D'anciens et actuels collaborateurs témoignent au tribunal sur le sexisme et le mobbing. Pour Tamedia, ce serait d'une manière ou d'une autre un désastre en termes de relations publiques. Sans oublier que la démarche sera difficile pour les témoins concernés. La maison d'édition a tenté en vain d'empêcher les témoignages devant la Cour suprême.
Elle s'est référée au rapport Rudin/Cantieni, qui aurait déjà réfuté les reproches d'Anuschka Roshani en s'appuyant sur de nombreuses auditions. Les juges n'ont pas été entendus: l'appréciation des déclarations est réservée au tribunal. De plus, une partie des témoins cités par Anushka Roshani n'ont pas été interrogés dans le cadre de l'enquête Rudin/Cantieni.
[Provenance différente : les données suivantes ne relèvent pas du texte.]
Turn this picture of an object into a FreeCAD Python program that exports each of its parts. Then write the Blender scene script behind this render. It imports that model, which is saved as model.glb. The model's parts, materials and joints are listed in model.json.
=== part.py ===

Un accord à l'amiable tout de même possible?
Roger Rudolph, avocat spécialisé dans le droit du travail, estime qu'une négociation publique telle que celle à laquelle Tamedia est désormais confrontée représente une charge énorme pour une entreprise et un préjudice de réputation potentiellement important. «Je ne serais donc pas surpris que Tamedia cède finalement à un accord pour éviter cela», dit-il.
Tamedia ne s'exprime ni sur le jugement ni sur un accord. Ils analysent la décision, selon une porte-parole. L'avocat d'Anuschka Roshani affirme que sa cliente est intéressée par un accord à l'amiable, mais doute qu'il puisse encore être conclu après plusieurs tentatives infructueuses.
Un accord n'a pas non plus pu être trouvé jusqu'à présent dans le litige concernant l'article d'Anuschka Roshani dans le «Spiegel». Tamedia a porté plainte en 2023 contre le magazine allemand et l'autrice. L'éditeur suisse estime que ce sont surtout les allusions faites dans le texte au cas du prédateur sexuel Harvey Weinstein qui portent atteinte à la personnalité. Cette plainte est également pendante devant le tribunal de Zurich.